If you think you can’t grow fruits in a small space try a Berry Trellis. This unique berry pyramid is only six feet in diameter, but can grow up to seventy-five strawberry plants. The sturdy metal framed trellis also comes with a sprinkler system.

5. Grow in Garden Planters. If you don’t have room in your yard for a small garden, containers are the next best thing. Most vegetables and herbs grow well in containers but you may need to match the container with the type of plant you’re growing. Large plants with extensive root systems such as tomato, squash, melon, carrot, and pepper need at least twelve inches of soil depth to grow properly. They grow best in a 5-gallon bucket, one-half whiskey barrel, or a large faux terracotta container.
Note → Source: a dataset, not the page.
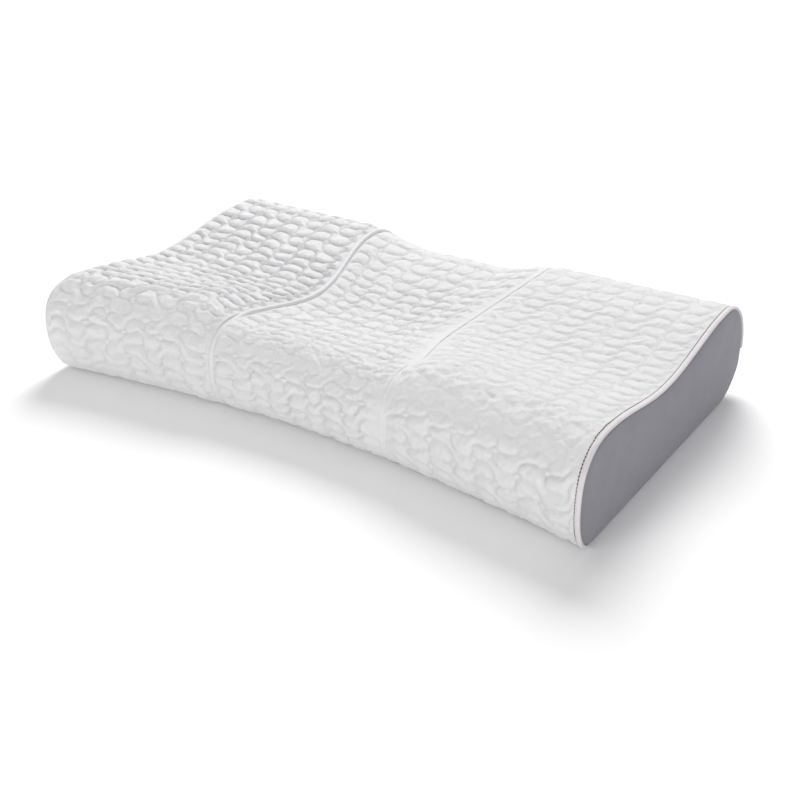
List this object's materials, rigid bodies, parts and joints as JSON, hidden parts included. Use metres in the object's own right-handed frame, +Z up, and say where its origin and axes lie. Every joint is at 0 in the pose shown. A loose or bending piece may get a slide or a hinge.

For shallower rooted plants such as lettuce, onion, radish, and most herbs, a container that has six inches of soil depth is fine.

6. Keep Them Watered. With the advent of self-watering planters, you can grow vegetables, herbs and even fruits without having to enlist the neighbors to care for your plants when you go away for a weekend. With an easy to fill, built-in 8-gallon reservoir of water, plants in the self-watering planters can thrive up to a week without watering depending on the weather.

If you don’t have self-watering planters, you’ll need to check water levels daily. If you push your finger into the soil down to the second knuckle and it’s still dry, then you need to water. When watering, pour enough water into planters so that is comes out the drainage holes in the bottom. Never let containers dry out completely. Mulching the top of large planters and planting closely together helps shade the soil surface and reduces the speed of drying out.

7. Fertilize Wisely. Most potting mixes don’t have any fertilizer in them. To keep plants growing strongly, sprinkle time release fertilizer pellets in the soil in your garden planter at planting. These pellets slowly release fertilizer throughout the growing season. Supplement the time-release fertilizer with doses of fish emulsion and seaweed mix. These organic fertilizers will give plants a boost if they get stressed or need a quick pick me up.

8. Plant Supports. Some plants such as tomatoes, apples and peas need vertical support so they don’t flop or blow over. Stakes and trellises not only are functional, but can be beautiful. Use supports that are proportional to the size of the container and fastened securely so heavy winds don’t blow them over.

9. Keep Them Over Winter. Most plants grown in garden planters are annuals and should be removed at the end of the growing season. However, if you’re growing perennial fruits or herbs, they can be over wintered successfully—even in cold climates. After a frost, move the planters into an unheated garage or insulate the planters outdoors with hay, chopped leaves, or straw. Each spring replace the old potting soil with fresh soil and start growing again.